* [PROVIDED DATA]:

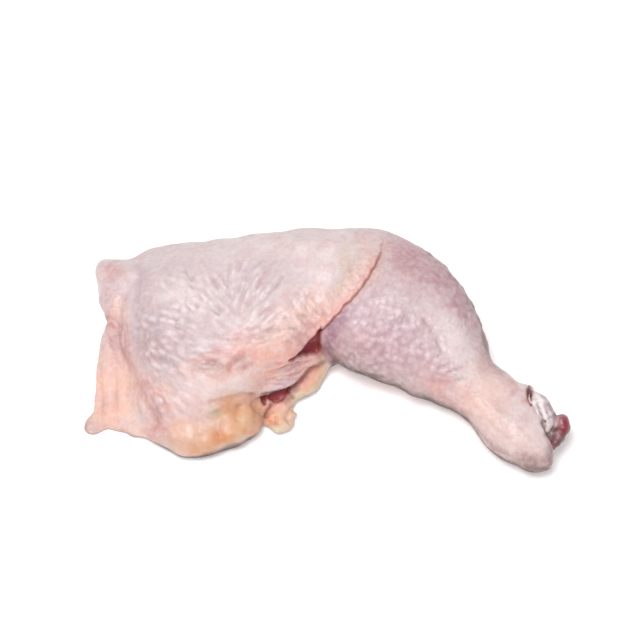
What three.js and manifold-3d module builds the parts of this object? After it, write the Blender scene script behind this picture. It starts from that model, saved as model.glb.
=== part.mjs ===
// A raw chicken leg quarter, lying skin side up: a broad thigh with loose skin flaps, a drumstick bent
// forward from the knee, and the shank bone whose knuckle shows at the hock, where the foot was cut off.
// Units are millimetres. +X runs from the hip end to the hock, +Y to the back of the thigh and +Z up.
// The origin is the centre of the underside's bounding box.
import * as THREE from "three";
import { mergeVertices } from "three/addons/utils/BufferGeometryUtils.js";
import { ImprovedNoise } from "three/addons/math/ImprovedNoise.js";
import Module from "manifold-3d";

const wasm = await Module();
wasm.setup();

// Driving dimensions.
const LENGTH = 209; // the whole leg quarter, from the corner of the skin flap to the knuckle
const THIGH_TOP = 38; // height of the thigh's crown
const CALF_TOP = 43; // height of the drumstick's calf
const CALF_HALF_WIDTH = 33;
const ANKLE_HALF_WIDTH = 15;
const SKIN = 4; // thickness of a loose flap of skin with its fat
const SHAFT_RADIUS = 4.5; // the shank bone, inside the drumstick
const BONE_GAP = 0.3; // between the bone and the flesh around it
const SINK = 3; // how far a soft underside would round below the table if nothing flattened it
const LUMP_HEIGHT = 0.7; // unevenness of the flesh
const LUMP_SIZE = 17;

const COLOURS = { skin: 0xe6cfcd, bone: 0xd9cdd0 };

// A station of a loft: the middle of its upright cross-section, half its width, and how far it rises
// above and drops below that middle.
const station = (x, y, z, halfWidth, rise, drop) => ({
  middle: new THREE.Vector3(x, y, z),
  size: new THREE.Vector3(halfWidth, rise, drop),
});

const signedPower = (value, power) => Math.sign(value) * Math.abs(value) ** power;

// A closed skin over upright cross-sections, which stand square to the spine unless across gives their
// direction. A low roundness makes the sections boxy and 1 makes them elliptical. A high bluntness keeps
// the ends full, and 2 tapers them like an egg.
function loft(stations, { around = 16, along = 12, roundness = 0.9, bluntness = 6, across } = {}) {
  const spine = new THREE.CatmullRomCurve3(stations.map((s) => s.middle), false, "centripetal");
  const sizes = new THREE.CatmullRomCurve3(stations.map((s) => s.size), false, "centripetal");
  const up = new THREE.Vector3(0, 0, 1);
  const geometry = new THREE.SphereGeometry(1, around, along);
  const position = geometry.attributes.position;
  const point = new THREE.Vector3();
  for (let i = 0; i < position.count; i++) {
    point.fromBufferAttribute(position, i);
    const t = Math.acos(THREE.MathUtils.clamp(point.y, -1, 1)) / Math.PI;
    const angle = Math.atan2(point.z, point.x);
    const closing = Math.sqrt(Math.max(0, 1 - Math.abs(2 * t - 1) ** bluntness));
    const size = sizes.getPoint(t).multiplyScalar(closing);
    const side = across ?? new THREE.Vector3().crossVectors(up, spine.getTangent(t)).normalize();
    const height = signedPower(Math.sin(angle), roundness);
    point.copy(spine.getPoint(t));
    point.addScaledVector(side, size.x * signedPower(Math.cos(angle), roundness));
    point.z += height * (height > 0 ? size.y : size.z);
    position.setXYZ(i, point.x, point.y, point.z);
  }
  return geometry;
}

// A rounded lump of flesh, fat or gristle, turned about Z.
function lump(middle, radii, turn = 0) {
  const geometry = new THREE.SphereGeometry(1, 14, 10);
  geometry.scale(...radii);
  geometry.rotateZ(THREE.MathUtils.degToRad(turn));
  geometry.translate(...middle);
  return geometry;
}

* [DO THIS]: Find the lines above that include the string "manifold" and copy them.

* [CORRECT OUTPUT]:
What three.js and manifold-3d module builds the parts of this object? After it, write the Blender scene script behind this picture. It starts from that model, saved as model.glb.
import Module from "manifold-3d";